FUTA acknowledges the attack

On March 5th, Qurium reached out to FUTA to inform them about the attacks. A mail was sent to Oronti Adewale (Senior Network Engineer), Adegbenro Adebanjo (Spokesman, Communications) and to the CRC Director and Vice Chancellor of the University. No response was received.

On March 6th (9:36 AM) the same email was sent to Professor Boniface Kayode Alese from the Department of Computer Science. Prof. Alesa is a teacher in Cybersecurity and frequent speaker in the area of cybercrime.

The same day (19:54 PM), Prof. Alese confirmed that a “male student” performed the pen testing attacks for pleasure and asked for more information about the Denial of Service Attacks. Logs were forwarded with evidence of pen testing carried out from the University infrastructure. Alese has since then refused to provide more details about the student and how he was identified so quickly.

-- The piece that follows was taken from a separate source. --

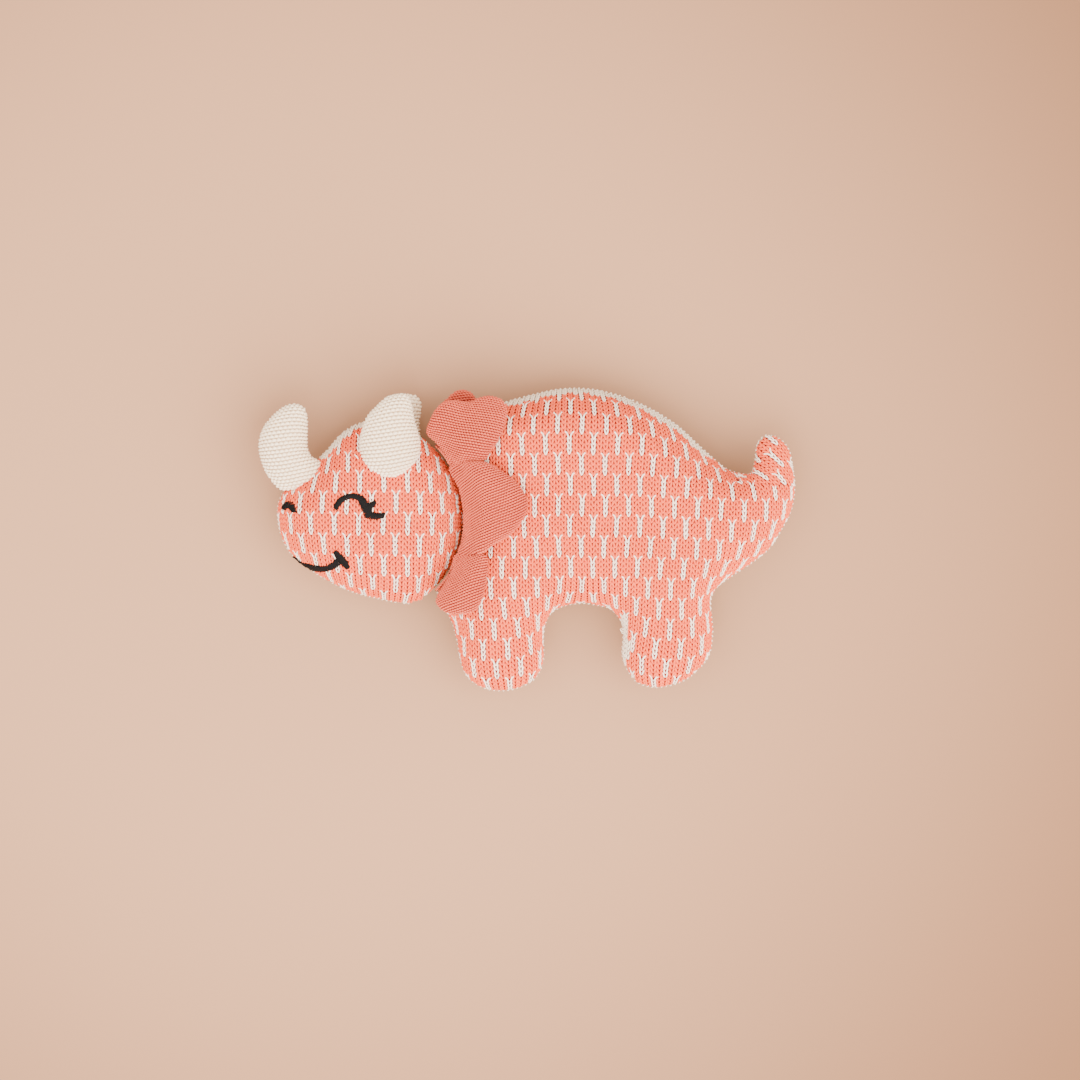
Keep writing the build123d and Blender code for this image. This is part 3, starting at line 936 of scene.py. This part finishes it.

Hi, Our investigation so far confirms that one of our students carried out a Pen Testing but we do not have any evidence yet that he carried out DOS attack. During investigation, he told us that he did just for pleasure. This we can investigate further if we have the complete log from you but going forward, may I know your relationship with Premium Times and what you actually expect from the institution? Thanks

Mails to FUTA were sent on March 7th and 10th asking for further details about the attacker and how he was identified. The University stopped answering our requests for further clarifications.

Questions to be answered

Despite our efforts to better understand who attacked Premium Times Nigeria and the motivations behind the attacks, there are still some open questions:

  • Who was running “Kali Linux” and other pen testing tools during the Friday and Saturday 28 and 29th of February 2020?
  • Who had access to the University network infrastructure at 20 PM on a Saturday and from which location to perform the attacks?
  • Why the “student” choose to attack Premium Times Nigeria for “pleasure”?
  • How the University could identity the attacker in less than 12h after our mails were sent?
  • Why the representatives of FUTA refused to provide further details or totally ignored our mails?